In July or August 165, Chen Fan was appointed Grand Commandant, replacing Yang Bing (杨秉; grandfather of Yang Biao), who had died on 18 June that year. He remained Grand Commandant until c.August 166; Emperor Huan found Chen's advice too uncomfortable so he relieved Chen of his position, citing that the officials Chen recommended were unsuitable for their positions.

==Service under Emperor Ling==
Emperor Huan died without issue in January 168; on 30 January, Dou Wu was made General-in-Chief while Chen Fan was made Grand Tutor. In February, after Empress Dowager Dou consulted her father and Chen, Liu Hong, then Marquis of Jiedu Village (解瀆亭侯), was selected as the next emperor; he would posthumously be known as Emperor Ling.

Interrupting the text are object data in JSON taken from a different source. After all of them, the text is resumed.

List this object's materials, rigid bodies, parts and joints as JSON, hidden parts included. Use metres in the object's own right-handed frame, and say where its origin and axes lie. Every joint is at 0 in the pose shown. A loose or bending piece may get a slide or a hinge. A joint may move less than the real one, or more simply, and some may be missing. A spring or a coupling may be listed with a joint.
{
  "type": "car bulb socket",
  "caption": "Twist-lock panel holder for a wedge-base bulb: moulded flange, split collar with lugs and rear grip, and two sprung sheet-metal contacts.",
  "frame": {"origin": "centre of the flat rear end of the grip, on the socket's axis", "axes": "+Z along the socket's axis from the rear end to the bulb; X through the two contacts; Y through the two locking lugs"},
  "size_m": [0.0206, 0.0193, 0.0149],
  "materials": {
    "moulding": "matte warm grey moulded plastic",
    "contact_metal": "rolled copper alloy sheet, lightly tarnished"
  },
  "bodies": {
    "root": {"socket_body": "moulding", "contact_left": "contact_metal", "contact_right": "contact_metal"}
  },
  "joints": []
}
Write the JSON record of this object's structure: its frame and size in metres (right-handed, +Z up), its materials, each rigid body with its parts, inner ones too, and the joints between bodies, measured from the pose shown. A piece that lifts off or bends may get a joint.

At Chen Fan's urging, Dou Wu presented a memorial to the court in June 168 denouncing the leading eunuchs as corrupt and calling for their execution, but Empress Dowager Dou refused the proposal. This was followed by a memorial presented by Chen Fan calling for the heads of Hou Lan (d. 172 CE) and Cao Jie (d. 181 CE), and when this too was refused Dou Wu took formal legal action which could not be ignored by the court. When Shan Bing, a eunuch associate of Chen and Dou's, gained a forced confession from another eunuch that Cao Jie and Wang Fu (王甫) plotted treason, he prepared another damning written memorial on the night of 24–25 October which the opposing eunuchs secretly opened and read. Cao Jie armed Emperor Ling with a sword and hid him with his wet nurse, while Wang Fu had Shan Bing killed and Empress Dowager Dou incarcerated so that the eunuchs could use the authority of her seal.

Chen Fan entered the palace with eighty followers and engaged in a shouting match with Wang Fu, yet Chen was gradually surrounded, detained, and later trampled to death in prison that day (his followers were unharmed).